EXERCISE DETAILS >>
Repeat exactly the lines between and including those that contain "imported = [obj" and "bpy.data.objects.remove(obj)". Output no other line.

EXTRACTED MATERIAL >>
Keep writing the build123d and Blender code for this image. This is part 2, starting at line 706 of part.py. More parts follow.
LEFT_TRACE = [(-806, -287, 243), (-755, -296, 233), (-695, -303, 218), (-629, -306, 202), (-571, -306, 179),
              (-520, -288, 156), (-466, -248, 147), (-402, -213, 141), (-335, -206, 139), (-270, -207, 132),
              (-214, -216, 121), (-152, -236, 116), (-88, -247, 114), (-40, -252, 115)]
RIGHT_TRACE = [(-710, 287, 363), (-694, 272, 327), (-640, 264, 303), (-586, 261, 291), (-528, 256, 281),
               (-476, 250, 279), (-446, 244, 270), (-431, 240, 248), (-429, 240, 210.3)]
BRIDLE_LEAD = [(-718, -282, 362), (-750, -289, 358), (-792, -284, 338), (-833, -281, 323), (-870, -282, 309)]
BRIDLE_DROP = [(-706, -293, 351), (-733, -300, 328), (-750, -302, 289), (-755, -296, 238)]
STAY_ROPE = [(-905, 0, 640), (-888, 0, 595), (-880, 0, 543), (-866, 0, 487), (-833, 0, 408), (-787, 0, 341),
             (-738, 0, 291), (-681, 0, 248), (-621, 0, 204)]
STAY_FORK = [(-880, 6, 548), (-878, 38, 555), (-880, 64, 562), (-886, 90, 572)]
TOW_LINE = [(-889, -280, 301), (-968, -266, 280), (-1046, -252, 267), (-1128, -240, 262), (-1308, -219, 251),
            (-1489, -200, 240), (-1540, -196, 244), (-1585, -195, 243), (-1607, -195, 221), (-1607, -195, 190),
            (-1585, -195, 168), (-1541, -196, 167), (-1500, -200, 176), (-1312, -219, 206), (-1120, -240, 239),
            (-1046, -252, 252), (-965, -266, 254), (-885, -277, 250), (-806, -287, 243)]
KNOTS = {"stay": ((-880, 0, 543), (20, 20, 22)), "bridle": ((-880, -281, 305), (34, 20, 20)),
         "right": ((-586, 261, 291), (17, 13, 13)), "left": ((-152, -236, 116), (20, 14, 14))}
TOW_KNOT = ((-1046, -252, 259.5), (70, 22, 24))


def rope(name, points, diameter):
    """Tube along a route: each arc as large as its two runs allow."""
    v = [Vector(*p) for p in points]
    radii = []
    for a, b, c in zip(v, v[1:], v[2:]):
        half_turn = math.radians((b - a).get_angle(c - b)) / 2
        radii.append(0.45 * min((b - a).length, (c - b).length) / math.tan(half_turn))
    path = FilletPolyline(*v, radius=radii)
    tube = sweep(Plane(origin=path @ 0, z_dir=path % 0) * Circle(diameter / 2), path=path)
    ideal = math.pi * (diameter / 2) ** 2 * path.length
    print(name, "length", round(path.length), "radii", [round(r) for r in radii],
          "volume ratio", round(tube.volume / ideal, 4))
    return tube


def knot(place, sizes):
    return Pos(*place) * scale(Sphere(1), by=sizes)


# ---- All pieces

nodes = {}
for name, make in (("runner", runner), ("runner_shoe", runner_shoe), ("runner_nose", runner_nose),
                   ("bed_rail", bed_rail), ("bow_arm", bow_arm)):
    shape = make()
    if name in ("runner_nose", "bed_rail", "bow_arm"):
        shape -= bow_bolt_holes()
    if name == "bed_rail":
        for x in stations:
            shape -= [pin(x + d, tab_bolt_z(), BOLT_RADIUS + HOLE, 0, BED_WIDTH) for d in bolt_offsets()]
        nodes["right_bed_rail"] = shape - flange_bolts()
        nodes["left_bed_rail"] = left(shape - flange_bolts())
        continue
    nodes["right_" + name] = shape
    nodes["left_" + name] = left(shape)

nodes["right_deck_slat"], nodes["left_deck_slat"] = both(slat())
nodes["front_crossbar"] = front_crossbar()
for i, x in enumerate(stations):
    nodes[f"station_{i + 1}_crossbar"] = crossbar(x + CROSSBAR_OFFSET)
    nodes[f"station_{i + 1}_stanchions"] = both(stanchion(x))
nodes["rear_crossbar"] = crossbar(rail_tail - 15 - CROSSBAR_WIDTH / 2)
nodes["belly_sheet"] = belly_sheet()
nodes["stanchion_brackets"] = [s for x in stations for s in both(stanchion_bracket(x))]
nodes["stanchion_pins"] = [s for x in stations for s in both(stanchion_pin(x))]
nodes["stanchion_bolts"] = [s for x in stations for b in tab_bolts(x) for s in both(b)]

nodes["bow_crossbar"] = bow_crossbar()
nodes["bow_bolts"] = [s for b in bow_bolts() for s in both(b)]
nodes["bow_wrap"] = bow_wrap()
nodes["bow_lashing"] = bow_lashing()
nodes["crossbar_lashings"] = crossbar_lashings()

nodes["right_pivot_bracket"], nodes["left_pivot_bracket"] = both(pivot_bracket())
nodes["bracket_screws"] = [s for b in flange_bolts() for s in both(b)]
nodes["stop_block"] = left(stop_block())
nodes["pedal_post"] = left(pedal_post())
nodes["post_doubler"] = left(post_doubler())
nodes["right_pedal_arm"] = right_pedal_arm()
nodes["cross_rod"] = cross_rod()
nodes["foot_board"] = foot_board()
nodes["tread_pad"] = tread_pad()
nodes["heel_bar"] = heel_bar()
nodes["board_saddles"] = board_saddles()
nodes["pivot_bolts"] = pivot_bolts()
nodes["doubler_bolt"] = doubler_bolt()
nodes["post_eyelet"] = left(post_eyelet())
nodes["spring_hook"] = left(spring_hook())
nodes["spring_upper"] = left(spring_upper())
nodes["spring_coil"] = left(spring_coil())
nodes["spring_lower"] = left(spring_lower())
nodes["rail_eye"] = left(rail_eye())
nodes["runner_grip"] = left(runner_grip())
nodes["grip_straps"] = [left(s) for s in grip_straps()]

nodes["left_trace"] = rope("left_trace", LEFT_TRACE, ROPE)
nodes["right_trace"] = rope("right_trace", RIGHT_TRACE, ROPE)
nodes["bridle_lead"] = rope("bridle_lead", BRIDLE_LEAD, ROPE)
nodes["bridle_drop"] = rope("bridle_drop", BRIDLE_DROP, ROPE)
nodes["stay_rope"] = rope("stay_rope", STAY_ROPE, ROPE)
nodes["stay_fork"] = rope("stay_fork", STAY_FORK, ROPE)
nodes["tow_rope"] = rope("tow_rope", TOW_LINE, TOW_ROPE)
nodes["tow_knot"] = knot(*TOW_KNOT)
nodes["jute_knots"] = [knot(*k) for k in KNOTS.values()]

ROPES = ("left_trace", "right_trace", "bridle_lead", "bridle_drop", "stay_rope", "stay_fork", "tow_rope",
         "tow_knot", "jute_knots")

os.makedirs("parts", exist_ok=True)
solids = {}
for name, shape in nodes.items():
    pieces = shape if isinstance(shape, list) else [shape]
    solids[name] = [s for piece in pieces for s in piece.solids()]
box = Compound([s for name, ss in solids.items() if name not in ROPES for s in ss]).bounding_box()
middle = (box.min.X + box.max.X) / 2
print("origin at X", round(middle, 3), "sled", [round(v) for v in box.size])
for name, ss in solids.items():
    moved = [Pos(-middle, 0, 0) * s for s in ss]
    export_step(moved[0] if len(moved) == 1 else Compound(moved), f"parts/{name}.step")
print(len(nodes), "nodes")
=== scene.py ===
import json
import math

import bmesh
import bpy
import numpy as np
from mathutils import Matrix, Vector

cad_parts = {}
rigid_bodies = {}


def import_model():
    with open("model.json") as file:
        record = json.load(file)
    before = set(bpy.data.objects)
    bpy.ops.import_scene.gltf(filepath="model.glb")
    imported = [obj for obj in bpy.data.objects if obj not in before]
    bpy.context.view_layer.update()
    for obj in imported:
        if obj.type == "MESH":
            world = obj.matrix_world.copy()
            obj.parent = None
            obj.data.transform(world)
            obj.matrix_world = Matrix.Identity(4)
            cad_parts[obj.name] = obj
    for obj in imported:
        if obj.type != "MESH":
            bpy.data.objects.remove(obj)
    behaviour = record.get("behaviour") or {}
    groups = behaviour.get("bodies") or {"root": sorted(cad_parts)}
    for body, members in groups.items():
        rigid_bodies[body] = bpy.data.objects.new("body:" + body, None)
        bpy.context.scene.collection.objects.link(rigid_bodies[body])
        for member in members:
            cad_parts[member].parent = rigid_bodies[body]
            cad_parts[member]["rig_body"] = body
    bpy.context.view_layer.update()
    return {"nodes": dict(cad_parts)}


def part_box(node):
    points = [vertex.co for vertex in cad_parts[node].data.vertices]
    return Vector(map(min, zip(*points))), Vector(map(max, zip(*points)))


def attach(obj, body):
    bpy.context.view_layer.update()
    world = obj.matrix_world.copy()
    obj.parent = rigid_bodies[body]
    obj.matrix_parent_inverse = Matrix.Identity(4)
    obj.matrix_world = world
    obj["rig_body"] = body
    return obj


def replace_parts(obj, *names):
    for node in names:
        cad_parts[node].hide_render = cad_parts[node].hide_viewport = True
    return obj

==

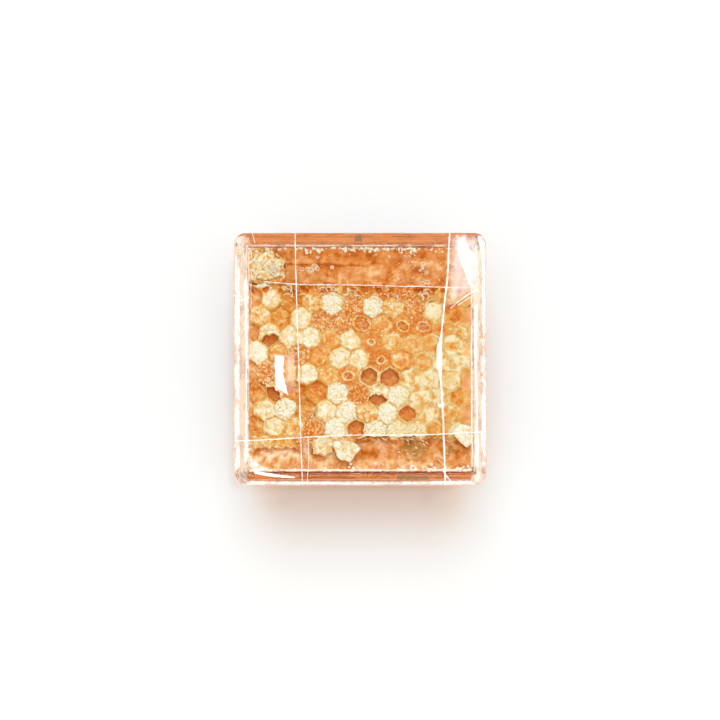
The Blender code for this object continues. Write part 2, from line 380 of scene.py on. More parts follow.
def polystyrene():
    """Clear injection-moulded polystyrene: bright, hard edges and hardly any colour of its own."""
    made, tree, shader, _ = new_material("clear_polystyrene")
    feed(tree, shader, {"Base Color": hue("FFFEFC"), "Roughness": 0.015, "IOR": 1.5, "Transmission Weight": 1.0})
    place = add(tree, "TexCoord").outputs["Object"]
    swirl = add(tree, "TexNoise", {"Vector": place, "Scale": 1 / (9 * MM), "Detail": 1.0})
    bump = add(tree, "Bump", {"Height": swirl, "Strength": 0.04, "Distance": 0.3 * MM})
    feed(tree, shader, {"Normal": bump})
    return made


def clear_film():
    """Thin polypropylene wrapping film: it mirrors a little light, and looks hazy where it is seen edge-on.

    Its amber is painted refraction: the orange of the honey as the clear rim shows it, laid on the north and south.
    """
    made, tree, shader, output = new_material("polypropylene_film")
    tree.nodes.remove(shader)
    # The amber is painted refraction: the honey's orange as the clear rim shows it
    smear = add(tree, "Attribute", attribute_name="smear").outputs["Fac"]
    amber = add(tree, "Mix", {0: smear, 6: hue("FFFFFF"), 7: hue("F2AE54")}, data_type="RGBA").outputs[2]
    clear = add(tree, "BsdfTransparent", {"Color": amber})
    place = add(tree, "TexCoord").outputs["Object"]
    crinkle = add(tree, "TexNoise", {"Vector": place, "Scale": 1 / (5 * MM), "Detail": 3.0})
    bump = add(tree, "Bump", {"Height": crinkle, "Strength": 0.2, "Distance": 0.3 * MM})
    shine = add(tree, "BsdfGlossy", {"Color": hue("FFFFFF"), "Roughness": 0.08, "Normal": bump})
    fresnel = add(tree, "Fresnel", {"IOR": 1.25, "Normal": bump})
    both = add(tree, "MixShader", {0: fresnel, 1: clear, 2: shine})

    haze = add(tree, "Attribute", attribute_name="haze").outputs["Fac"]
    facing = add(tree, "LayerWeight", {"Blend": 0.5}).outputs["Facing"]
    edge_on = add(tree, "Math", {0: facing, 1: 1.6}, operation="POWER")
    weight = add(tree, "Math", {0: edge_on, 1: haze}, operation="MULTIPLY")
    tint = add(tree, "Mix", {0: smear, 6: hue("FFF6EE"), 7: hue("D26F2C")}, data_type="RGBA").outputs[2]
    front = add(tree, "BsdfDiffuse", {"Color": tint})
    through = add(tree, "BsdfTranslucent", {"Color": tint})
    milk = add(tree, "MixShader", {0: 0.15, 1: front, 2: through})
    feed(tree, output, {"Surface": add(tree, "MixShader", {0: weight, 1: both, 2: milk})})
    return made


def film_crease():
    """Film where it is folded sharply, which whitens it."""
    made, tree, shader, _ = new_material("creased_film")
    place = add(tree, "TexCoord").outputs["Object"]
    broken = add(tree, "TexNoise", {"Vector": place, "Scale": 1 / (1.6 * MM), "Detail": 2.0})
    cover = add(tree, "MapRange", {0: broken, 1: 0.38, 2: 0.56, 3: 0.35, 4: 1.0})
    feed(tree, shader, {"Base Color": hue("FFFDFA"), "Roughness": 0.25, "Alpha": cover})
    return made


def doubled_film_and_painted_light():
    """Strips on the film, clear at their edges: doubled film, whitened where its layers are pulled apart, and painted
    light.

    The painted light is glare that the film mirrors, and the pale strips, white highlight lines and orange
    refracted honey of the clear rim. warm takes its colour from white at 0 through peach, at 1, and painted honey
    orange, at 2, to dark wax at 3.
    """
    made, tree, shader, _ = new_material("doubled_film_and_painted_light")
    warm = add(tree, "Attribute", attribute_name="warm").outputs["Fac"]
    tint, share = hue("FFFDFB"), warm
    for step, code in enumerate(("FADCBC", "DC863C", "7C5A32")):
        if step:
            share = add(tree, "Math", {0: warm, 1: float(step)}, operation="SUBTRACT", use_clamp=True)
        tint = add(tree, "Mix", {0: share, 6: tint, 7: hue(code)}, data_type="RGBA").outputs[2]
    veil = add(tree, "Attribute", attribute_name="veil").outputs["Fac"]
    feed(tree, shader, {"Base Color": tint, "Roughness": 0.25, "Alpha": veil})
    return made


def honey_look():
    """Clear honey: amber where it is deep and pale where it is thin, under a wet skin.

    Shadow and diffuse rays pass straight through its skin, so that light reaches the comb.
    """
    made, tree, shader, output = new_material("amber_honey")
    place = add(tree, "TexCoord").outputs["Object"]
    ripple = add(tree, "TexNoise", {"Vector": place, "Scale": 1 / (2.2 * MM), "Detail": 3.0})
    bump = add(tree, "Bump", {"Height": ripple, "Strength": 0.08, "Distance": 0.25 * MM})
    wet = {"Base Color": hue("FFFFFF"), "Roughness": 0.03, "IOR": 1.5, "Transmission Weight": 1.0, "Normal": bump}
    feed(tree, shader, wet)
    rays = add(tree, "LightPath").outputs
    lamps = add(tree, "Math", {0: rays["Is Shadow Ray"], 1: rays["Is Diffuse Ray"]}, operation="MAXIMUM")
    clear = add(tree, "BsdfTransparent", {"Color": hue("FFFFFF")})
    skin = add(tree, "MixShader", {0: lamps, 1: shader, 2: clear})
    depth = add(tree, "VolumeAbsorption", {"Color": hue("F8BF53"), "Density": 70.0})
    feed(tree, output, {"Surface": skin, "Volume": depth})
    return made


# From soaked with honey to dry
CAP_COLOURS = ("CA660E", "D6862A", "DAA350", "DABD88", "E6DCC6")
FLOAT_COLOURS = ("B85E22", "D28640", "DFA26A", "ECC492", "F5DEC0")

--

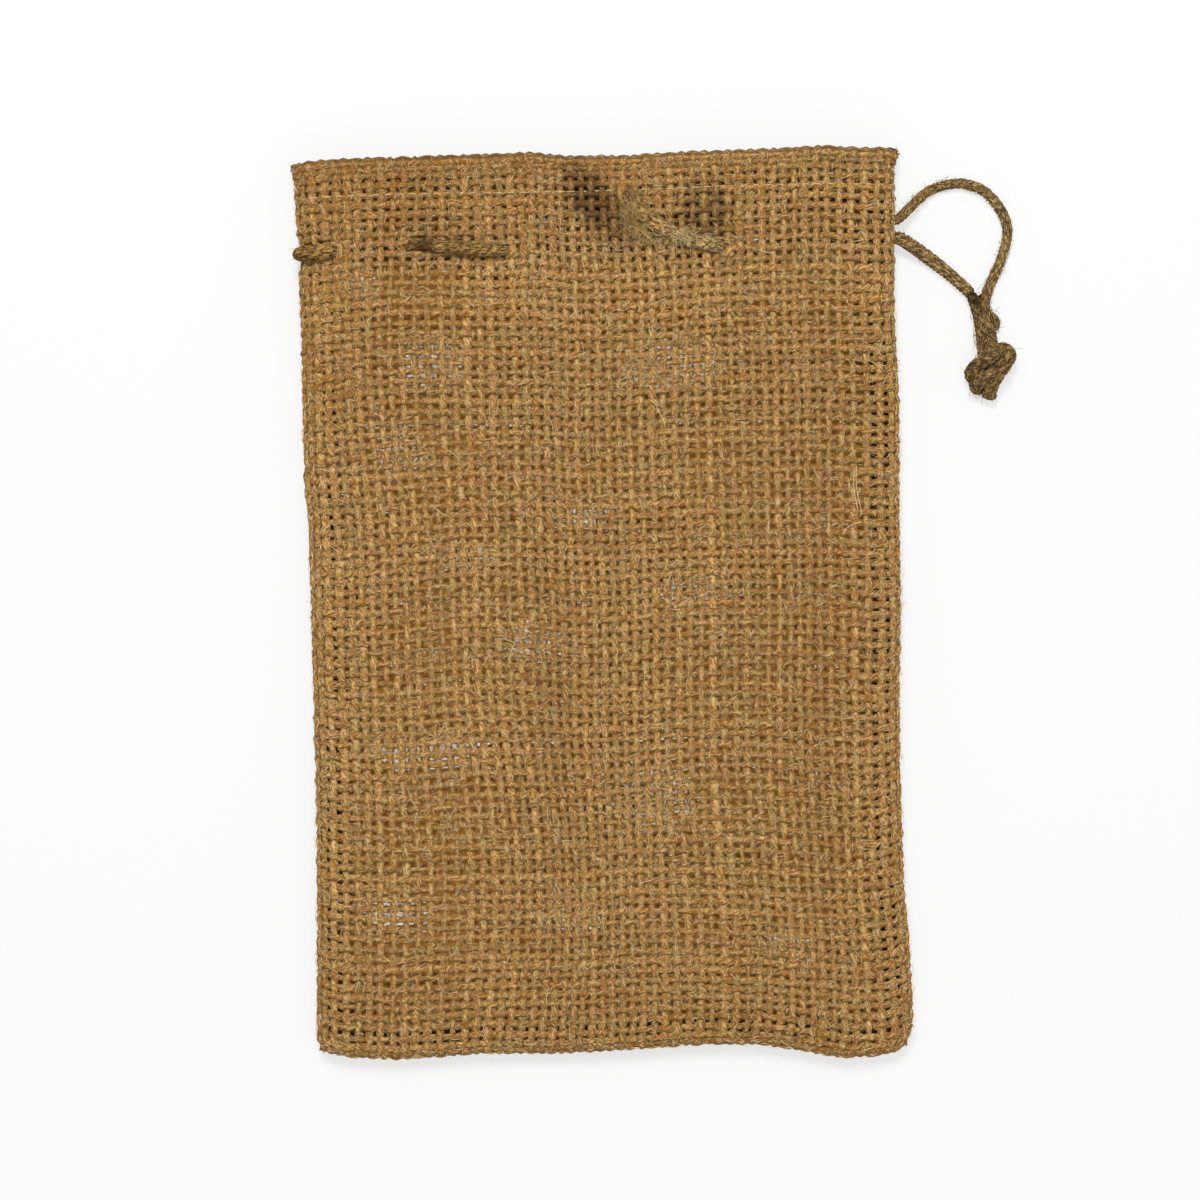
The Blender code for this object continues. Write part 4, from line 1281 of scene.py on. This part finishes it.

RESPONSE TO THE TASK >>
    imported = [obj for obj in bpy.data.objects if obj not in before]
    bpy.context.view_layer.update()
    for obj in imported:
        if obj.type == "MESH":
            world = obj.matrix_world.copy()
            obj.parent = None
            obj.data.transform(world)
            obj.matrix_world = Matrix.Identity(4)
            cad_parts[obj.name] = obj
    for obj in imported:
        if obj.type != "MESH":
            bpy.data.objects.remove(obj)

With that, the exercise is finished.